• _Set task_
Search the records below for the word "materials". Pull out each line that has it.

• _Dataset entries_
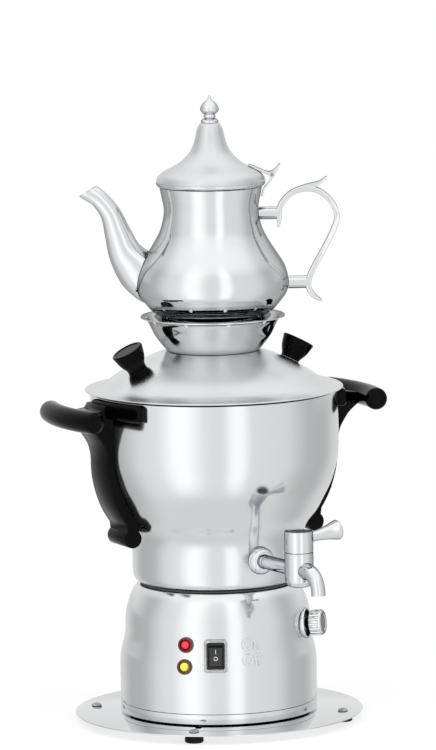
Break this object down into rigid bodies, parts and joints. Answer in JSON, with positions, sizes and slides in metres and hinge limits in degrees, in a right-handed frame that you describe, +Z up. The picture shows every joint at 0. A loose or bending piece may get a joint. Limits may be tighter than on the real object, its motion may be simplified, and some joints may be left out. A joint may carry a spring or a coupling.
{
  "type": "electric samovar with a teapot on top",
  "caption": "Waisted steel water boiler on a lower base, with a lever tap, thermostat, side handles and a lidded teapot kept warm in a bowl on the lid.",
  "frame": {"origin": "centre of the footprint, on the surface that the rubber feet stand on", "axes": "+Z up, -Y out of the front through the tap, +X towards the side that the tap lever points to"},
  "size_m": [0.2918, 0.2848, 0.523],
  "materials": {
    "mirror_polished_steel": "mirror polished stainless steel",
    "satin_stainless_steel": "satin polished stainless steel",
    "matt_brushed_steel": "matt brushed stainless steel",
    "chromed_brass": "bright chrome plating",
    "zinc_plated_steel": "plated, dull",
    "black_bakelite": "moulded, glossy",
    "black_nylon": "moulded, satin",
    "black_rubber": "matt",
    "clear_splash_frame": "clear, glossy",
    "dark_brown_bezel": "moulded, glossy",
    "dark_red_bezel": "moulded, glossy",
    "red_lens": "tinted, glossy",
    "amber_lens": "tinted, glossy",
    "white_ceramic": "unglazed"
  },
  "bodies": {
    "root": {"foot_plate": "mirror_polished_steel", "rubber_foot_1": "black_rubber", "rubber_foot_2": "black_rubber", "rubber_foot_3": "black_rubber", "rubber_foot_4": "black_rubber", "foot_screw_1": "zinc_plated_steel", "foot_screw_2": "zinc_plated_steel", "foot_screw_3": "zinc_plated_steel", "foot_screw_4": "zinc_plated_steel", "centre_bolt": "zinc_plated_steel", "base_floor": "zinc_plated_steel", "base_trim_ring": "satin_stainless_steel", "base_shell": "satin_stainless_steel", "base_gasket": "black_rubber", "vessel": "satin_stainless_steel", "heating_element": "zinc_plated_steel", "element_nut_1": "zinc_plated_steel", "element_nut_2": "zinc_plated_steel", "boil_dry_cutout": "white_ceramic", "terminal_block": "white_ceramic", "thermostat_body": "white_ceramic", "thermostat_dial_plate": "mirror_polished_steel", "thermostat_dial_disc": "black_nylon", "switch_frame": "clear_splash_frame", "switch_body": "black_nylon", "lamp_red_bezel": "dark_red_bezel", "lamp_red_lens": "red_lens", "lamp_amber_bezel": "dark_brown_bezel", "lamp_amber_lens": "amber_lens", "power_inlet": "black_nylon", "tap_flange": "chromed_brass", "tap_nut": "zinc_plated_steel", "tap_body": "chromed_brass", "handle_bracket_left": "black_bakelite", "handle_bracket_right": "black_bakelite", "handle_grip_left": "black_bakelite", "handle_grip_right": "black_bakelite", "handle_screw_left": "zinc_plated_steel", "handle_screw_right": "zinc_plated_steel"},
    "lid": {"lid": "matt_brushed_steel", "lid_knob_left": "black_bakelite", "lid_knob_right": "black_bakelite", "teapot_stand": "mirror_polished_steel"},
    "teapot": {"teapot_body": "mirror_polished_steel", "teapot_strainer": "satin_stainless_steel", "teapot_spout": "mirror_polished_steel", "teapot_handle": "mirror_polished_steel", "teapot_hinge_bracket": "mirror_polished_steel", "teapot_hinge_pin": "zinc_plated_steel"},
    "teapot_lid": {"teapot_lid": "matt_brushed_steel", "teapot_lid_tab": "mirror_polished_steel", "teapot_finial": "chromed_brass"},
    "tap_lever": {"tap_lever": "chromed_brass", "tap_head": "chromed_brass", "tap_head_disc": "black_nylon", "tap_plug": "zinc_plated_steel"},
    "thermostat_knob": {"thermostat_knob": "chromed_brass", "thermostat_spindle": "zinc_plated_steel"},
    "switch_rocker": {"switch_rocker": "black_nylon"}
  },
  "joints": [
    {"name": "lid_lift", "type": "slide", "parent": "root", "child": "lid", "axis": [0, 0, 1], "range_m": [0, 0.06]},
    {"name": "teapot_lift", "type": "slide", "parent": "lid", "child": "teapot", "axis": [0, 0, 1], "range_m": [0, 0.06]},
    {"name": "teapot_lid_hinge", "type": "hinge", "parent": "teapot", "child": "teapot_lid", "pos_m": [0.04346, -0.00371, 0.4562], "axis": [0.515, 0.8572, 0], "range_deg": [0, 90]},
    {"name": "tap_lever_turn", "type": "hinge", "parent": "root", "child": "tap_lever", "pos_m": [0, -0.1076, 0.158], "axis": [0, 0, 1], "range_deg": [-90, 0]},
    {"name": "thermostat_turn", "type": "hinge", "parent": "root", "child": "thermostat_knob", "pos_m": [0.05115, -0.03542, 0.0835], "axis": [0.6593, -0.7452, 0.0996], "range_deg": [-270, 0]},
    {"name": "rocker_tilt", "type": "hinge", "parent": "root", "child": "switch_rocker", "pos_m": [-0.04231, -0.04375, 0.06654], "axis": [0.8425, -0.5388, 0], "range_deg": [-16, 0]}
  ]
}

---

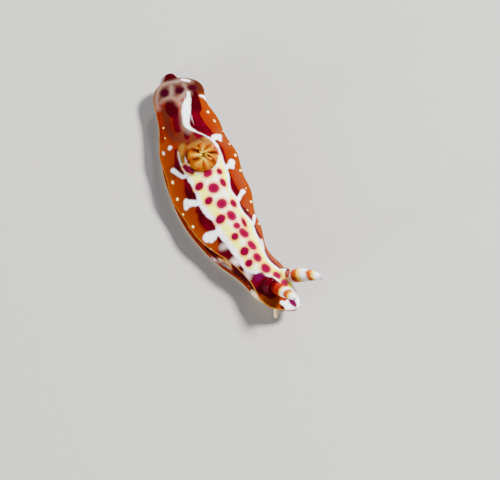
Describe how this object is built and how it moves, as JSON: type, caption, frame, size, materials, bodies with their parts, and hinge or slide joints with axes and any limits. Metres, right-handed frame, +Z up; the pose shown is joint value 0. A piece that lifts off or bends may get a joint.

• _Exercise response_
  "materials": {
Describe how this object is built and how it moves, as JSON: type, caption, frame, size, materials, bodies with their parts, and hinge or slide joints with axes and any limits. Metres, right-handed frame, +Z up; the pose shown is joint value 0. A piece that lifts off or bends may get a joint.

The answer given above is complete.